Collected data entries
====
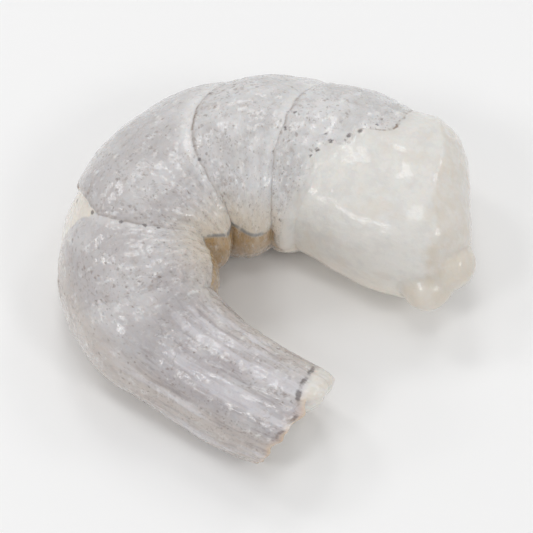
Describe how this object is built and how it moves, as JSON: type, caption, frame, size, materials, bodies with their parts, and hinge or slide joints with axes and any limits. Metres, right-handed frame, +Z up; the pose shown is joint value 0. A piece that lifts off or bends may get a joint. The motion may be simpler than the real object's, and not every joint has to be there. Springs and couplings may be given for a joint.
{
  "type": "peeled deveined shrimp",
  "caption": "Raw shrimp tail, peeled, deveined and cut blunt at both ends, lying on its side in a tight curl.",
  "frame": {"origin": "centre of the bounding box's bottom, on the surface it lies on", "axes": "+Z up from the flank it lies on, +X towards the side of the wide head end, -Y towards the side of the narrow tail end"},
  "size_m": [0.0528, 0.0542, 0.0183],
  "materials": {
    "flesh": "wet, pale grey to cream, slightly translucent"
  },
  "bodies": {
    "root": {"shrimp": "flesh"}
  },
  "joints": []
}
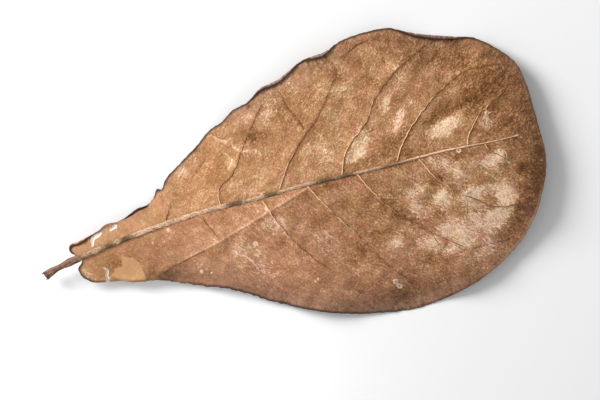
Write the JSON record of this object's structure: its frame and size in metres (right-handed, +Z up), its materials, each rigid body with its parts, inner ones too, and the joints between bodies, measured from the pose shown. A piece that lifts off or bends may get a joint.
====
Problem to work on: Reproduce the entries above exactly.

Correct result:
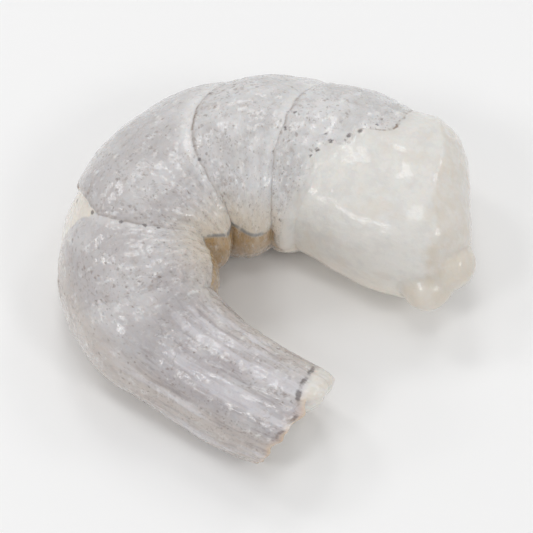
Describe how this object is built and how it moves, as JSON: type, caption, frame, size, materials, bodies with their parts, and hinge or slide joints with axes and any limits. Metres, right-handed frame, +Z up; the pose shown is joint value 0. A piece that lifts off or bends may get a joint. The motion may be simpler than the real object's, and not every joint has to be there. Springs and couplings may be given for a joint.
{
  "type": "peeled deveined shrimp",
  "caption": "Raw shrimp tail, peeled, deveined and cut blunt at both ends, lying on its side in a tight curl.",
  "frame": {"origin": "centre of the bounding box's bottom, on the surface it lies on", "axes": "+Z up from the flank it lies on, +X towards the side of the wide head end, -Y towards the side of the narrow tail end"},
  "size_m": [0.0528, 0.0542, 0.0183],
  "materials": {
    "flesh": "wet, pale grey to cream, slightly translucent"
  },
  "bodies": {
    "root": {"shrimp": "flesh"}
  },
  "joints": []
}
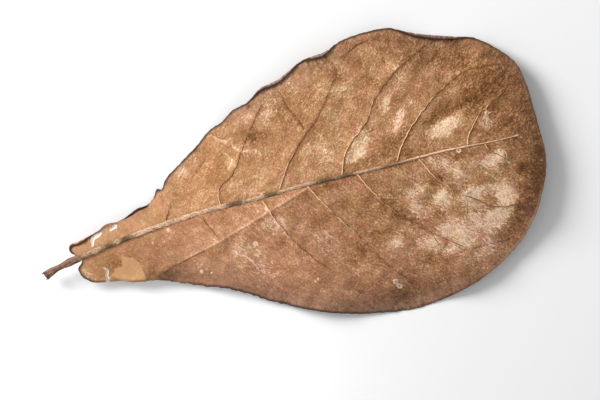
Write the JSON record of this object's structure: its frame and size in metres (right-handed, +Z up), its materials, each rigid body with its parts, inner ones too, and the joints between bodies, measured from the pose shown. A piece that lifts off or bends may get a joint.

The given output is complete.